Typically undaunted, she commissioned a report, "The Fear Factor: Maths Anxiety in Girls and Women", from the anthropologist Dr Samantha Callan, of the Centre for Social Justice. Its conclusion – announced at the House of Lords by Nicky Morgan in September – is that there is a "maths myth" that ability in the subject is "innately male".

It all comes back, explain Conran, to the patriarchy she has spent her life battling. "There is no reason why everyone shouldn't be able to do maths, because maths is easy. I normally never use the word 'easy', because nearly always for someone it isn't easy. But maths is one of the easiest subjects because it is logical. And children are logical. It's just that girls in particular get screwed up about it. It all comes down to entrenched attitudes. Maths anxiety in girls is at base patriarchal, even if it is often mothers passing it on to daughters."

So what should they be telling their female offspring instead? "That they can't just sit through maths lessons until they've finished studying and then forget about it. That there are two supports they will need in life: one is their bra, the other is maths.
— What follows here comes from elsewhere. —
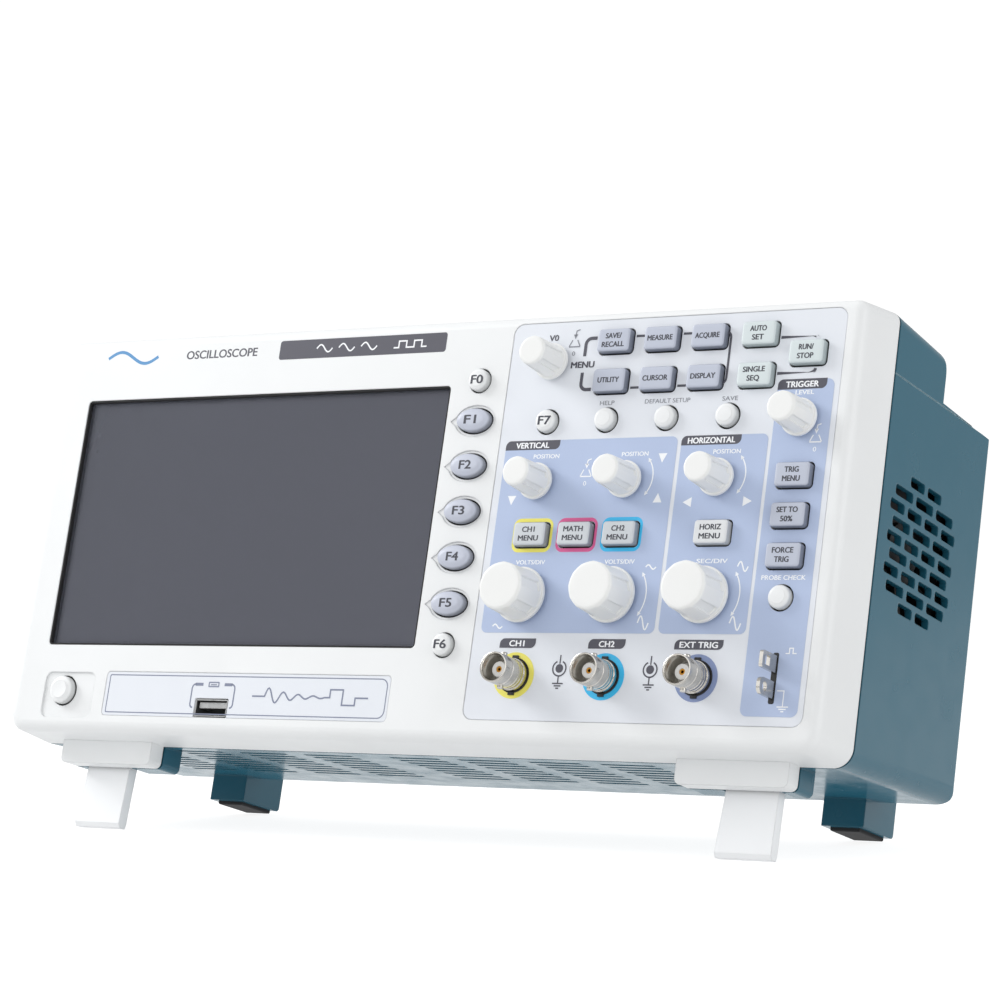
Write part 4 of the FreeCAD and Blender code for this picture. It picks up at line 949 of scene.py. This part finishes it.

The first day they leave school is the first day they'll need maths."

It's quite a rallying cry. Getting it across – the Callan report suggests a major ad campaign – will be a big undertaking, accepts Conran, and one better suited to the government's purse than her own. The moment is approaching, she says, when she will hand over the baton to ministers. But not quite yet, she adds, as she returns to her gaggle of Year 9s and the box of chocolates.